The ambitious Qatar-based news network that essentially grew out of Al Gore’s Current TV two years ago now has its own drama. Al Jazeera America was first slapped with a $15 million wrongful termination lawsuit by a former employee last week, followed by the resignation of three top executives — all women — on Monday. Chief executive Ehab Al Shihabi was ousted without warning on Wednesday afternoon, to be replaced by Al Anstey, previously managing director for Al Jazeera English, based in London. There was considerable news coverage of the turmoil, complete with anecdotal chatter about poor morale and negative corporate culture within the troubled network. Mr. Anstey, however, issued a statement:

“Having started my career with CBS News, and lived in the U.S. later in my career, I’m very pleased to be returning to the U.S. to continue to uphold the highest standards of organizational excellence at the channel, with an absolute commitment to the very best in journalism and storytelling,” he said.

And the background: Al Jazeera America was launched in 2013 after Qatar’s financial backers purchased Mr. Gore’s network for $500 million, later investing a reported $1.5 billion in staff hires, studios and other facilities. The network’s nightly audience averaged around 30,000 viewers; Fox News typically draws about 2 million.

IN REMEMBRANCE AND HONOR

Just revealed: Here’s who’s in the lineup for the 2015 National Memorial Day Parade along Constitution Ave. in the nation’s capital at month’s end, the largest Memorial Day event in the country. Organizers say the most important guests are dozens of surviving veterans from World War II who will act as grand marshals “representing the 16 million who have served and more than 400,000 men and women who made the ultimate sacrifice.”

Also on hand: Gary Sinise, Joe Mantegna, celebrity chef Robert Irvine, guest singers Billy Corgan and “American Idol” winner Caleb Johnson, Miss America 2015 Kira Kazantsev, TNA Wrestling stars, including Army vet Chris Melendez, and country artist Beau Davidson.

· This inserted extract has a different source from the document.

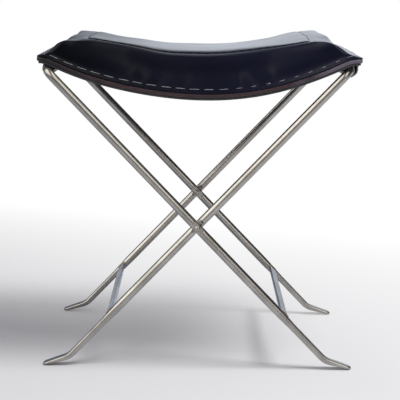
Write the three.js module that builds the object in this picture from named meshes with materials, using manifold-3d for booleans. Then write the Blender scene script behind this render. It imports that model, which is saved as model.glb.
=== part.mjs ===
// X frame stool: two crossed steel frames riveted together, a leather sling between their rails
// and a stitched leather cushion on the sling. Millimetres, +Z up, origin on the floor under the
// middle of the stool. X runs across the X of the frames and Y from front to rear.
import * as THREE from 'three';
import { mergeVertices } from 'three/addons/utils/BufferGeometryUtils.js';
import Module from 'manifold-3d';

const wasm = await Module();
wasm.setup();

// Frame bars
const barDiameter = 12.7;
const pivotHeight = 210;
const legLean = THREE.MathUtils.degToRad(43.7);
const pivotToRail = 312;
const legSpacing = 310.3;
const frameOffset = 14.3;
const railBendRadius = 14;
const railBendTail = 4;

// Forged feet: the round bar becomes a flat paddle that kicks outwards
const forgeStartHeight = 96;
const forgeEndHeight = 58;
const shankThickness = 9.5;
const shankWidth = 13.6;
const footBendRadius = 28;
const kickSlope = THREE.MathUtils.degToRad(16.5);
const kickLength = 40.5;
const heelThickness = 8;
const footWidth = 16;
const toeThickness = 5.2;
const toeLength = 6;
const floorTrim = 0.7;

// Rivets, the spacers between the bars and the burrs under the rivets' tails
const shankDiameter = 6;
const rivetHeadDiameter = 9;
const rivetHeadHeight = 3;
const tailDiameter = 8;
const tailHeight = 2.2;
const headFlatDepth = 1.6;
const contactFlatDepth = 0.8;
const flatLength = 20;
const spacerDiameter = 12;
const burrDiameter = 10;
const burrThickness = 1.2;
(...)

All are mindful of the 70th anniversary of the end of World War II and the 150th anniversary of the end of the Civil War. Additionally, anyone can “march” with the troops online at Virtualbootsontheground.com. More information can be found here: Americanveteranscenter.org/parade.

POLL DU JOUR

47 percent of Americans say “strength and experience” is most important in a presidential candidate; 59 percent of Republicans, 39 percent of independents and 40 percent of Democrats agree.

39 percent overall say “new directions and new ideas” are more important in a candidate; 37 percent of Republicans, 41 percent of independents and 37 percent of Democrats agree.

44 percent overall say an ideal candidate should be between 50 and 59 years old; 53 percent of Republicans, 40 percent of independents and 44 percent of Democrats agree.

38 percent overall say an ideal candidate should be between 40 and 49 years old; 37 percent of Republicans, 41 percent of independents and 36 percent of Democrats agree.

9 percent overall say an ideal candidate should be younger than 40; 5 percent of Republicans, 12 percent of independents and 7 percent of Democrats agree.

8 percent overall say an ideal candidate should be between 60 and 69 years old; 4 percent of Republicans, 7 percent of independents and 13 percent of Democrats agree.